## start Input rows

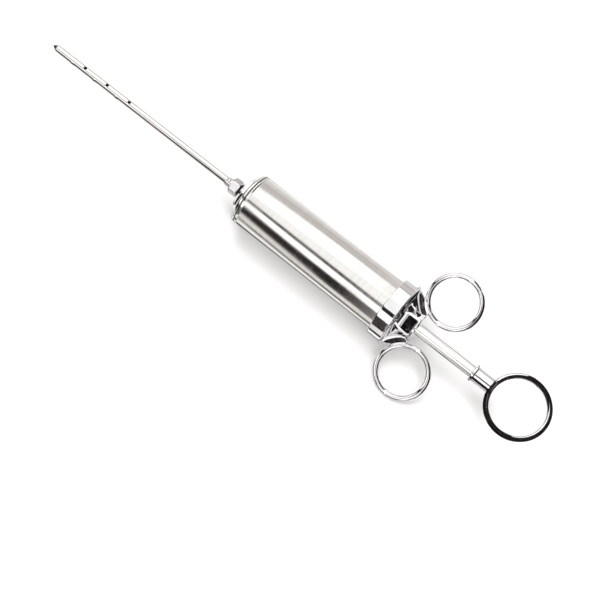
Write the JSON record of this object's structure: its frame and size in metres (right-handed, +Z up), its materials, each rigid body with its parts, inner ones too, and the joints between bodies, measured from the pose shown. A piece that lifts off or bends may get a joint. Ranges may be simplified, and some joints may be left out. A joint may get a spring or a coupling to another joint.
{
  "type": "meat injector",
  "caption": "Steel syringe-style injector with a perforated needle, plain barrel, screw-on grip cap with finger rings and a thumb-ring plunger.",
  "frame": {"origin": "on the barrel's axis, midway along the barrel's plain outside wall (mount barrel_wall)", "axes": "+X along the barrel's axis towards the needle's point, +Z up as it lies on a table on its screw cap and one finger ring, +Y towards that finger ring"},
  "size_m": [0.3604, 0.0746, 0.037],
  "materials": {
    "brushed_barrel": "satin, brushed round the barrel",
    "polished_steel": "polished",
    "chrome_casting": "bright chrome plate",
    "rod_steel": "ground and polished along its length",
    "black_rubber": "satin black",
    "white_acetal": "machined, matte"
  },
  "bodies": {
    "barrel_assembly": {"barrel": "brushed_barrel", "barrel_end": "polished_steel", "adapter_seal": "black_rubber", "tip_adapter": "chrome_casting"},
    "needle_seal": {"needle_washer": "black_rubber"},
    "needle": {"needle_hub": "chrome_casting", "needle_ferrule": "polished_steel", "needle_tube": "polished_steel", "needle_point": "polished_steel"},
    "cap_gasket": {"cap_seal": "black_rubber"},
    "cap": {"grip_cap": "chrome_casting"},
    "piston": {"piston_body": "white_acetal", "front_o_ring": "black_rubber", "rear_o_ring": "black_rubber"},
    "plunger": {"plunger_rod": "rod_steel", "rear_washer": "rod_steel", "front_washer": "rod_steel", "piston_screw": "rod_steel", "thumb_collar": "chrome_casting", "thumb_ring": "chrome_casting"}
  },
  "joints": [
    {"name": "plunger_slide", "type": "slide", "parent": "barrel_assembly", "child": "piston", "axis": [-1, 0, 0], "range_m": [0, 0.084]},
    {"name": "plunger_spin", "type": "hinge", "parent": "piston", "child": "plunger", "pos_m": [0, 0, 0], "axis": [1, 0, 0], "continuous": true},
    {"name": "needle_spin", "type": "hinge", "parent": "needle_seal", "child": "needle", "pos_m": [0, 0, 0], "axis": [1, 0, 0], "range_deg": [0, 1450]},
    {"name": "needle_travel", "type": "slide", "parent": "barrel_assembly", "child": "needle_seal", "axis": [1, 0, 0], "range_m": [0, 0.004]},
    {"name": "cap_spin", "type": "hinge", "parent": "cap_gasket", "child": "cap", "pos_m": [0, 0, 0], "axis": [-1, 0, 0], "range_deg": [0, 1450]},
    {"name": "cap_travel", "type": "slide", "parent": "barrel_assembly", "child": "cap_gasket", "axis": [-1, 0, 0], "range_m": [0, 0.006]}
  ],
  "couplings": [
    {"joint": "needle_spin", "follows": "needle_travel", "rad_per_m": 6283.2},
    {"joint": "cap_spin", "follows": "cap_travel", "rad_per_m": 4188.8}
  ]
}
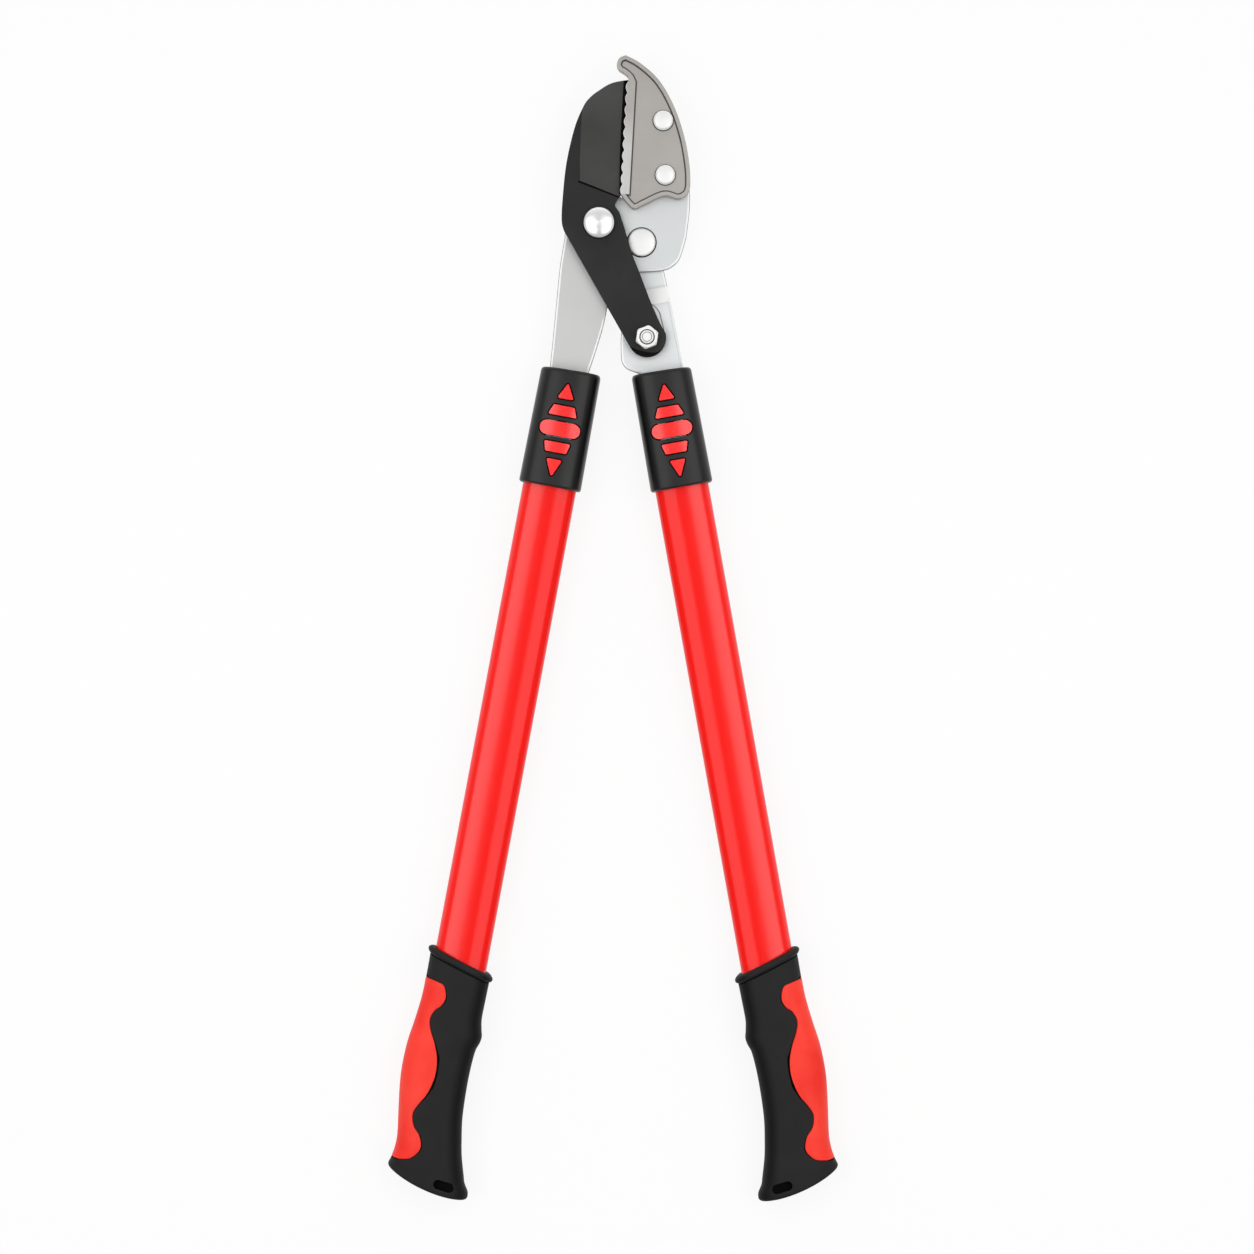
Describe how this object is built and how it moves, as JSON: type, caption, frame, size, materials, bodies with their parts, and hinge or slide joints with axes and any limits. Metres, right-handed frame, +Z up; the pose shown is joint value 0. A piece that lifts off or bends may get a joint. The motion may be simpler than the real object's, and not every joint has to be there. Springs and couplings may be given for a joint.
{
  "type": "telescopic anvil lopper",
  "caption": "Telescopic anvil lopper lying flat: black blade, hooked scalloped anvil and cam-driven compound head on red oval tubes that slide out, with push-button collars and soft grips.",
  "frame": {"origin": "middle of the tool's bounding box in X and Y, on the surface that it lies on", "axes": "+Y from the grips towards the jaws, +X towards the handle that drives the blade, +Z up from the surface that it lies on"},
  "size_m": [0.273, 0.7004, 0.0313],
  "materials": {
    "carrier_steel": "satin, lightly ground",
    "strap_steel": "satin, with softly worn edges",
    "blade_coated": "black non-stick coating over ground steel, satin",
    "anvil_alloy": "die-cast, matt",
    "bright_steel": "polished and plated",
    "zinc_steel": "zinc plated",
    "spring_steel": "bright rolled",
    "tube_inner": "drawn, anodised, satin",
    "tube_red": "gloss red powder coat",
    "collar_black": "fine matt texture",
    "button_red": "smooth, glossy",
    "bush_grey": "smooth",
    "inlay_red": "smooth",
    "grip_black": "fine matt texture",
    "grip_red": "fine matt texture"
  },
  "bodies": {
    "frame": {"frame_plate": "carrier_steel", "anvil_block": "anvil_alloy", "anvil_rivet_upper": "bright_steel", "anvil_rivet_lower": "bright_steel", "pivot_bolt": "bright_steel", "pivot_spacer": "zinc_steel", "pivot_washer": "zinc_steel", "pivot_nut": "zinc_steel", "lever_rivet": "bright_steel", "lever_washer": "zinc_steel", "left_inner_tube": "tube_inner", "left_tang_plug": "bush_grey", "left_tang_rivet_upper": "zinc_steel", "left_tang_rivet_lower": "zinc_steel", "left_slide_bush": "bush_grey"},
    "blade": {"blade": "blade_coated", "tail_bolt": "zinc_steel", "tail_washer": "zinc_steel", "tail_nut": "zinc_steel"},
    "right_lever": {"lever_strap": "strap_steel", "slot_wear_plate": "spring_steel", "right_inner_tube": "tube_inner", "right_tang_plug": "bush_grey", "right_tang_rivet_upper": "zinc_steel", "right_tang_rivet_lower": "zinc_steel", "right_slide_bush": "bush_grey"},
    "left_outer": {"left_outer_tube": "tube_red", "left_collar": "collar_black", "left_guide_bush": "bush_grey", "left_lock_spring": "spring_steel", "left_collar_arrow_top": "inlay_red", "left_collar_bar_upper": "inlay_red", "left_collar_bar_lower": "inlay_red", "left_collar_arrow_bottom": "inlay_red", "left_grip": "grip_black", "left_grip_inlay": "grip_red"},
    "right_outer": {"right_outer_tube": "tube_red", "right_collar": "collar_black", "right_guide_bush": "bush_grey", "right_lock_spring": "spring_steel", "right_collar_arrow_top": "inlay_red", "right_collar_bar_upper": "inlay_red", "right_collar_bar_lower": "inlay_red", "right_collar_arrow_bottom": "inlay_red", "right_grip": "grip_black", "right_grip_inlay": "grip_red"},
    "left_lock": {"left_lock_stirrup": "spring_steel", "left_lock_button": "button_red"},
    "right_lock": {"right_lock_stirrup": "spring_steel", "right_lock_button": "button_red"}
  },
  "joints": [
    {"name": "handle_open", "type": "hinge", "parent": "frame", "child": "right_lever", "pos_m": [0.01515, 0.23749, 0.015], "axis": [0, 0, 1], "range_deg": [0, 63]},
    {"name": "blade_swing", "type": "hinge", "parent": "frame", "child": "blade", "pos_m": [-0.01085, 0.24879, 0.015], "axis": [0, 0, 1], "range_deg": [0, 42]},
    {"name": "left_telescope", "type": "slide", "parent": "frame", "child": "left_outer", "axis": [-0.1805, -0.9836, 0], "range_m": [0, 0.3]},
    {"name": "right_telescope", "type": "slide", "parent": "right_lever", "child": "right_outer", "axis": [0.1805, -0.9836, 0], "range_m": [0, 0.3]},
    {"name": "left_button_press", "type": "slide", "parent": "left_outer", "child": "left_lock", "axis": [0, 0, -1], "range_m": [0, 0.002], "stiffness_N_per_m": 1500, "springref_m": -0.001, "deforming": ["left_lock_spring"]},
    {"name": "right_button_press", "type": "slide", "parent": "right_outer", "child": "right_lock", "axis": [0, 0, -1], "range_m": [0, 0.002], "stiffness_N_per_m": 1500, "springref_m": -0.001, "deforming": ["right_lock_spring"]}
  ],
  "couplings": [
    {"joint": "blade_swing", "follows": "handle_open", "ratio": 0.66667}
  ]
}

## end Input rows

State only the count of lines above that hold the string "from".

2